*REQUEST*
Below is a block of records; repeat each one exactly.

Records that describe objects
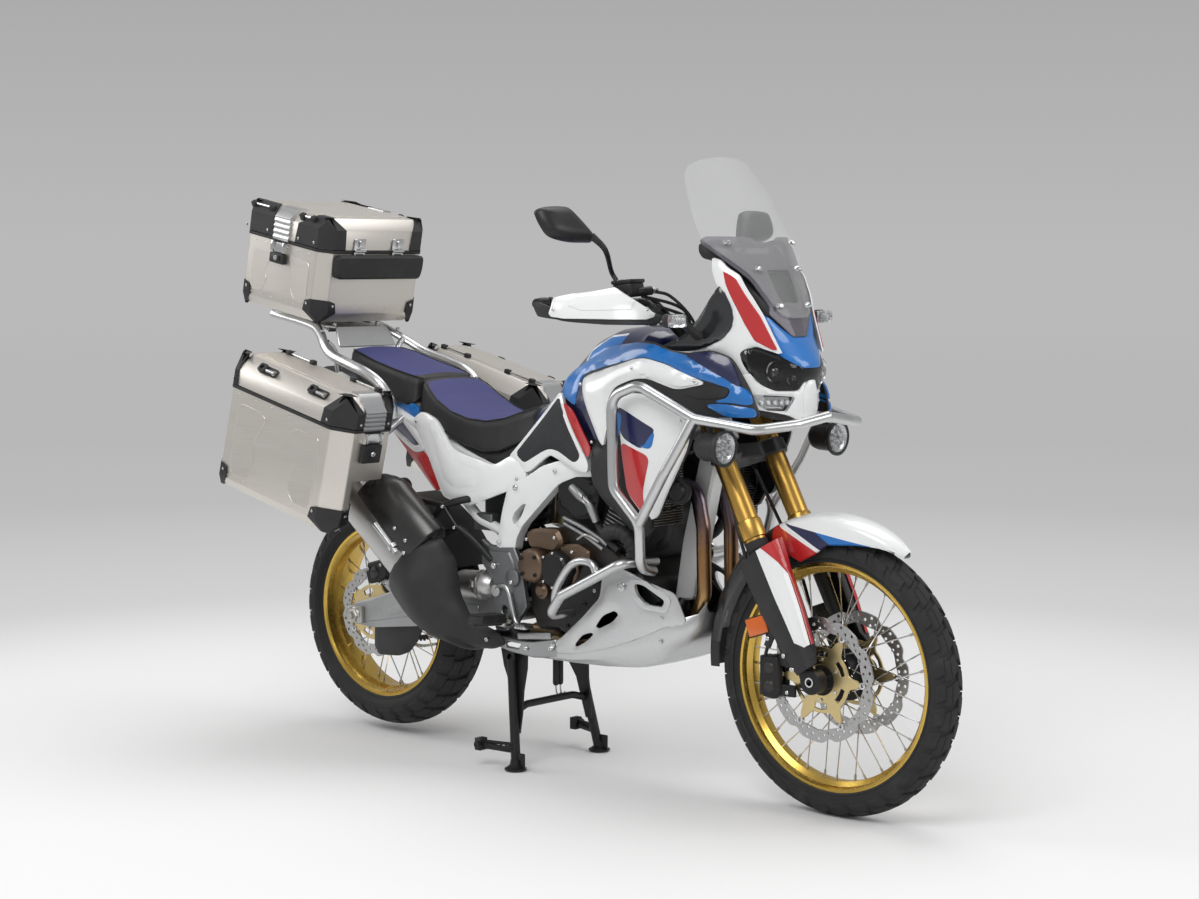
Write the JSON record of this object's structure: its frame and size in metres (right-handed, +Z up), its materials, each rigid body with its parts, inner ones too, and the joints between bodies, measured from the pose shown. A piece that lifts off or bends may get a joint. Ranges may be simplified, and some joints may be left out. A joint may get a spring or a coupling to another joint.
{
  "type": "adventure motorcycle",
  "caption": "Adventure motorcycle with wire-spoked wheels, tall screen, crash bars, aluminium side cases and top case, standing on its centre stand.",
  "frame": {"origin": "on the floor, in the middle of the machine's overall length and width", "axes": "+X forwards, +Y to the rider's left, +Z up"},
  "size_m": [2.3878, 0.944, 1.626],
  "materials": {
    "tyre": "tread rubber",
    "gold_rim": "gold anodised",
    "black_metal": "satin black",
    "disc_steel": "ground",
    "axle_steel": "satin",
    "gold_tube": "gold anodised",
    "black_plastic": "fine grain",
    "white_paint": "gloss",
    "white_plastic": "gloss",
    "blue_plastic": "gloss",
    "silver_metal": "satin silver",
    "engine_metal": "satin dark",
    "header_metal": "heat tinted",
    "muffler_metal": "satin",
    "skid_metal": "satin",
    "radiator_metal": "matt black",
    "tank_paint": "gloss tricolour",
    "seat_vinyl": "grained vinyl",
    "screen": "clear",
    "lamp_glass": "clear",
    "display": "gloss",
    "rack_metal": "satin",
    "chain_steel": "oiled",
    "case_metal": "brushed",
    "stand_metal": "satin black"
  },
  "bodies": {
    "chassis": {"main_frame": "white_paint", "subframe": "white_paint", "swingarm": "silver_metal", "engine": "engine_metal", "exhaust_headers": "header_metal", "muffler": "muffler_metal", "skid_plate": "skid_metal", "radiators": "radiator_metal", "fuel_tank": "tank_paint", "rider_seat": "seat_vinyl", "pillion_seat": "seat_vinyl", "side_covers": "white_plastic", "rear_fender": "black_plastic", "side_fairings": "blue_plastic", "front_cowl": "white_plastic", "headlamp": "lamp_glass", "windscreen": "screen", "instrument_panel": "display", "turn_signals": "black_plastic", "fog_lamps": "black_plastic", "upper_crash_bars": "silver_metal", "lower_crash_bars": "silver_metal", "luggage_racks": "rack_metal", "footpegs": "black_metal", "shock_absorber": "axle_steel", "drive_chain": "chain_steel", "rear_caliper": "black_metal", "rear_hugger": "black_plastic", "rear_axle": "axle_steel", "top_box": "case_metal", "left_pannier": "case_metal", "right_pannier": "case_metal"},
    "steering": {"fork_tubes": "gold_tube", "fork_sliders": "black_metal", "fork_clamps": "black_metal", "handlebar": "black_metal", "handguards": "white_plastic", "mirrors": "black_plastic", "front_fender": "white_plastic", "front_calipers": "black_metal", "front_axle": "axle_steel"},
    "front_wheel": {"front_tyre": "tyre", "front_rim": "gold_rim", "front_hub": "axle_steel", "front_discs": "disc_steel"},
    "rear_wheel": {"rear_tyre": "tyre", "rear_rim": "gold_rim", "rear_hub": "axle_steel", "rear_disc": "disc_steel", "rear_sprocket": "black_metal"},
    "centre_stand": {"centre_stand": "stand_metal"},
    "side_stand": {"side_stand": "stand_metal"},
    "top_box_lid": {"top_box_lid": "case_metal"},
    "left_pannier_lid": {"left_pannier_lid": "case_metal"},
    "right_pannier_lid": {"right_pannier_lid": "case_metal"}
  },
  "joints": [
    {"name": "steering", "type": "hinge", "parent": "chassis", "child": "steering", "pos_m": [0.78284, 0, 0.348], "axis": [-0.4617, 0, 0.887], "range_deg": [-43, 43]},
    {"name": "front_wheel_spin", "type": "hinge", "parent": "steering", "child": "front_wheel", "pos_m": [0.851, 0, 0.348], "axis": [0, 1, 0], "continuous": true},
    {"name": "rear_wheel_spin", "type": "hinge", "parent": "chassis", "child": "rear_wheel", "pos_m": [-0.724, 0, 0.355], "axis": [0, 1, 0], "continuous": true},
    {"name": "centre_stand_fold", "type": "hinge", "parent": "chassis", "child": "centre_stand", "pos_m": [-0.139, 0, 0.3], "axis": [0, 1, 0], "range_deg": [0, 72]},
    {"name": "side_stand_fold", "type": "hinge", "parent": "chassis", "child": "side_stand", "pos_m": [0.001, 0.196, 0.287], "axis": [0, -0.9703, -0.2419], "range_deg": [0, 95]},
    {"name": "top_box_lid_hinge", "type": "hinge", "parent": "chassis", "child": "top_box_lid", "pos_m": [-0.79609, 0, 1.38993], "axis": [0, 1, 0], "range_deg": [0, 80]},
    {"name": "left_pannier_lid_hinge", "type": "hinge", "parent": "chassis", "child": "left_pannier_lid", "pos_m": [-0.91966, 0, 1.03368], "axis": [0, -1, 0], "range_deg": [0, 80]},
    {"name": "right_pannier_lid_hinge", "type": "hinge", "parent": "chassis", "child": "right_pannier_lid", "pos_m": [-0.91966, 0, 1.03368], "axis": [0, -1, 0], "range_deg": [0, 80]}
  ]
}
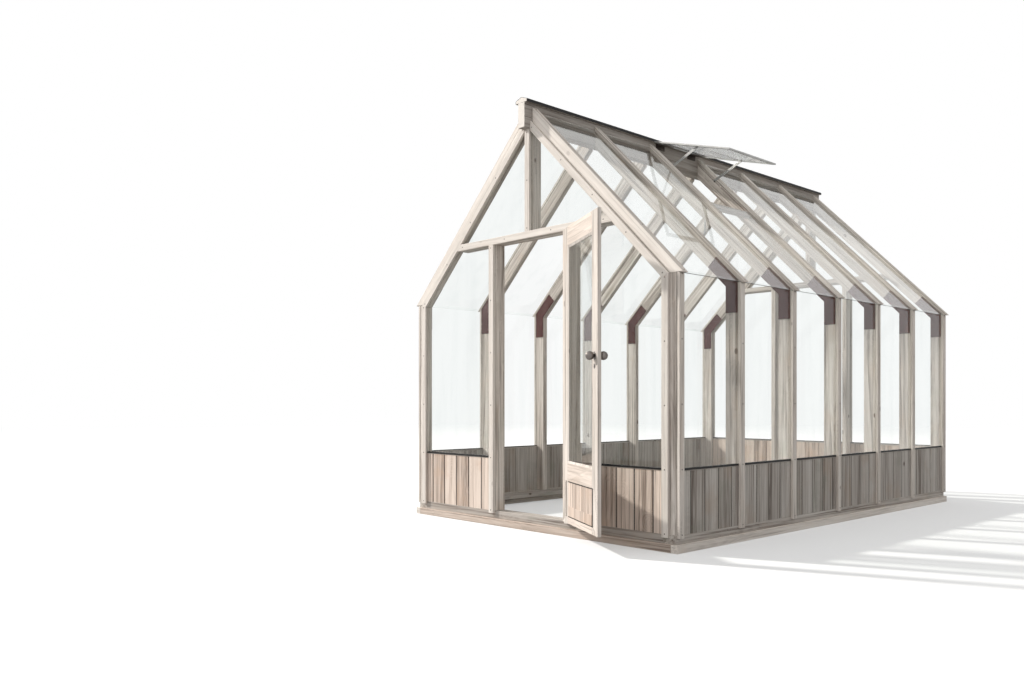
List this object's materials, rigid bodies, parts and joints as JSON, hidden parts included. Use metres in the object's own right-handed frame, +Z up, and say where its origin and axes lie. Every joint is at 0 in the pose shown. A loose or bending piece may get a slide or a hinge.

*TASK SOLUTION*
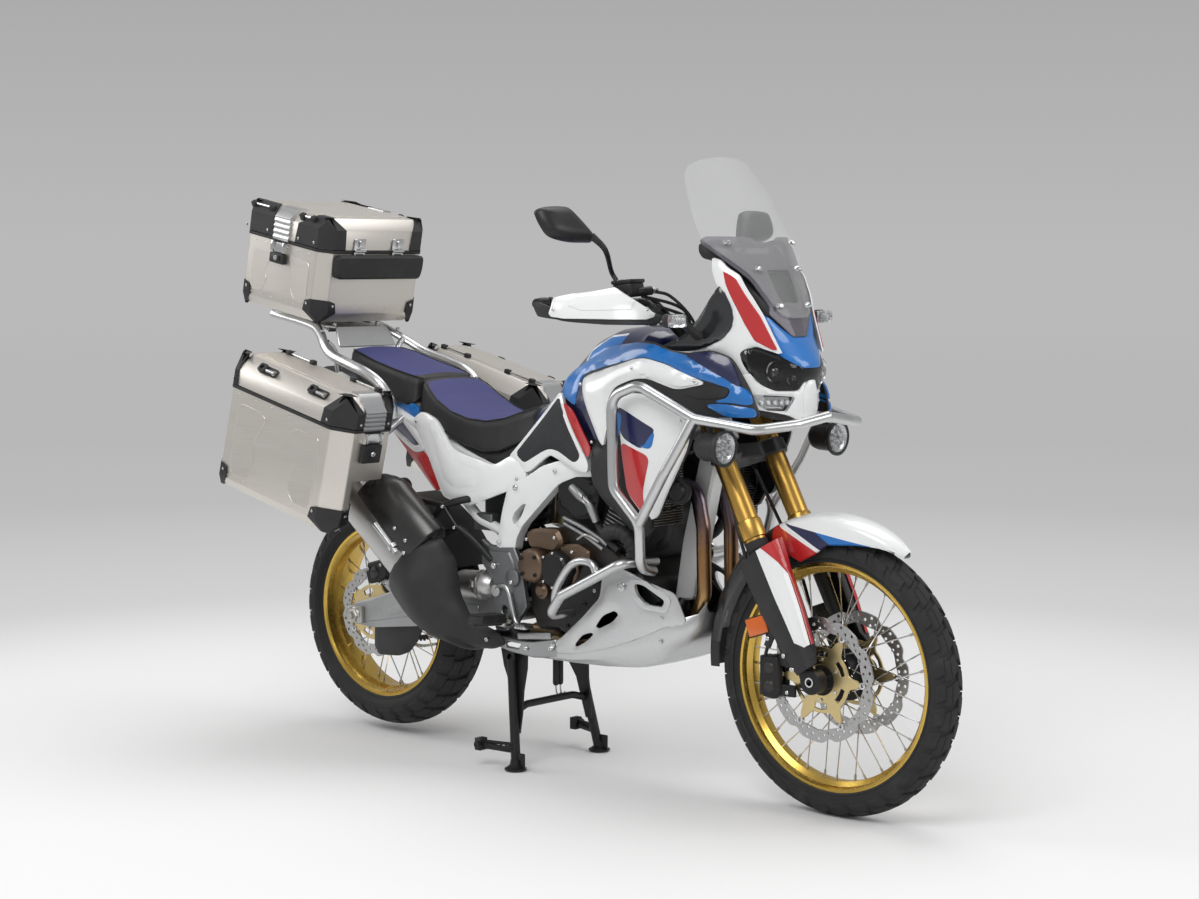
Write the JSON record of this object's structure: its frame and size in metres (right-handed, +Z up), its materials, each rigid body with its parts, inner ones too, and the joints between bodies, measured from the pose shown. A piece that lifts off or bends may get a joint. Ranges may be simplified, and some joints may be left out. A joint may get a spring or a coupling to another joint.
{
  "type": "adventure motorcycle",
  "caption": "Adventure motorcycle with wire-spoked wheels, tall screen, crash bars, aluminium side cases and top case, standing on its centre stand.",
  "frame": {"origin": "on the floor, in the middle of the machine's overall length and width", "axes": "+X forwards, +Y to the rider's left, +Z up"},
  "size_m": [2.3878, 0.944, 1.626],
  "materials": {
    "tyre": "tread rubber",
    "gold_rim": "gold anodised",
    "black_metal": "satin black",
    "disc_steel": "ground",
    "axle_steel": "satin",
    "gold_tube": "gold anodised",
    "black_plastic": "fine grain",
    "white_paint": "gloss",
    "white_plastic": "gloss",
    "blue_plastic": "gloss",
    "silver_metal": "satin silver",
    "engine_metal": "satin dark",
    "header_metal": "heat tinted",
    "muffler_metal": "satin",
    "skid_metal": "satin",
    "radiator_metal": "matt black",
    "tank_paint": "gloss tricolour",
    "seat_vinyl": "grained vinyl",
    "screen": "clear",
    "lamp_glass": "clear",
    "display": "gloss",
    "rack_metal": "satin",
    "chain_steel": "oiled",
    "case_metal": "brushed",
    "stand_metal": "satin black"
  },
  "bodies": {
    "chassis": {"main_frame": "white_paint", "subframe": "white_paint", "swingarm": "silver_metal", "engine": "engine_metal", "exhaust_headers": "header_metal", "muffler": "muffler_metal", "skid_plate": "skid_metal", "radiators": "radiator_metal", "fuel_tank": "tank_paint", "rider_seat": "seat_vinyl", "pillion_seat": "seat_vinyl", "side_covers": "white_plastic", "rear_fender": "black_plastic", "side_fairings": "blue_plastic", "front_cowl": "white_plastic", "headlamp": "lamp_glass", "windscreen": "screen", "instrument_panel": "display", "turn_signals": "black_plastic", "fog_lamps": "black_plastic", "upper_crash_bars": "silver_metal", "lower_crash_bars": "silver_metal", "luggage_racks": "rack_metal", "footpegs": "black_metal", "shock_absorber": "axle_steel", "drive_chain": "chain_steel", "rear_caliper": "black_metal", "rear_hugger": "black_plastic", "rear_axle": "axle_steel", "top_box": "case_metal", "left_pannier": "case_metal", "right_pannier": "case_metal"},
    "steering": {"fork_tubes": "gold_tube", "fork_sliders": "black_metal", "fork_clamps": "black_metal", "handlebar": "black_metal", "handguards": "white_plastic", "mirrors": "black_plastic", "front_fender": "white_plastic", "front_calipers": "black_metal", "front_axle": "axle_steel"},
    "front_wheel": {"front_tyre": "tyre", "front_rim": "gold_rim", "front_hub": "axle_steel", "front_discs": "disc_steel"},
    "rear_wheel": {"rear_tyre": "tyre", "rear_rim": "gold_rim", "rear_hub": "axle_steel", "rear_disc": "disc_steel", "rear_sprocket": "black_metal"},
    "centre_stand": {"centre_stand": "stand_metal"},
    "side_stand": {"side_stand": "stand_metal"},
    "top_box_lid": {"top_box_lid": "case_metal"},
    "left_pannier_lid": {"left_pannier_lid": "case_metal"},
    "right_pannier_lid": {"right_pannier_lid": "case_metal"}
  },
  "joints": [
    {"name": "steering", "type": "hinge", "parent": "chassis", "child": "steering", "pos_m": [0.78284, 0, 0.348], "axis": [-0.4617, 0, 0.887], "range_deg": [-43, 43]},
    {"name": "front_wheel_spin", "type": "hinge", "parent": "steering", "child": "front_wheel", "pos_m": [0.851, 0, 0.348], "axis": [0, 1, 0], "continuous": true},
    {"name": "rear_wheel_spin", "type": "hinge", "parent": "chassis", "child": "rear_wheel", "pos_m": [-0.724, 0, 0.355], "axis": [0, 1, 0], "continuous": true},
    {"name": "centre_stand_fold", "type": "hinge", "parent": "chassis", "child": "centre_stand", "pos_m": [-0.139, 0, 0.3], "axis": [0, 1, 0], "range_deg": [0, 72]},
    {"name": "side_stand_fold", "type": "hinge", "parent": "chassis", "child": "side_stand", "pos_m": [0.001, 0.196, 0.287], "axis": [0, -0.9703, -0.2419], "range_deg": [0, 95]},
    {"name": "top_box_lid_hinge", "type": "hinge", "parent": "chassis", "child": "top_box_lid", "pos_m": [-0.79609, 0, 1.38993], "axis": [0, 1, 0], "range_deg": [0, 80]},
    {"name": "left_pannier_lid_hinge", "type": "hinge", "parent": "chassis", "child": "left_pannier_lid", "pos_m": [-0.91966, 0, 1.03368], "axis": [0, -1, 0], "range_deg": [0, 80]},
    {"name": "right_pannier_lid_hinge", "type": "hinge", "parent": "chassis", "child": "right_pannier_lid", "pos_m": [-0.91966, 0, 1.03368], "axis": [0, -1, 0], "range_deg": [0, 80]}
  ]
}
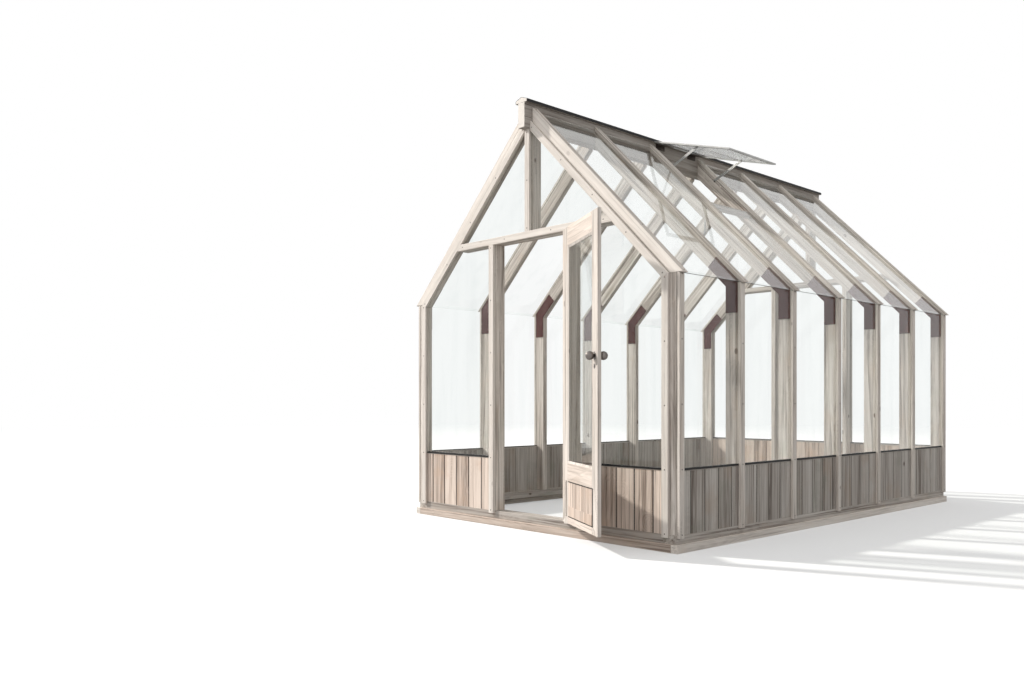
List this object's materials, rigid bodies, parts and joints as JSON, hidden parts included. Use metres in the object's own right-handed frame, +Z up, and say where its origin and axes lie. Every joint is at 0 in the pose shown. A loose or bending piece may get a slide or a hinge.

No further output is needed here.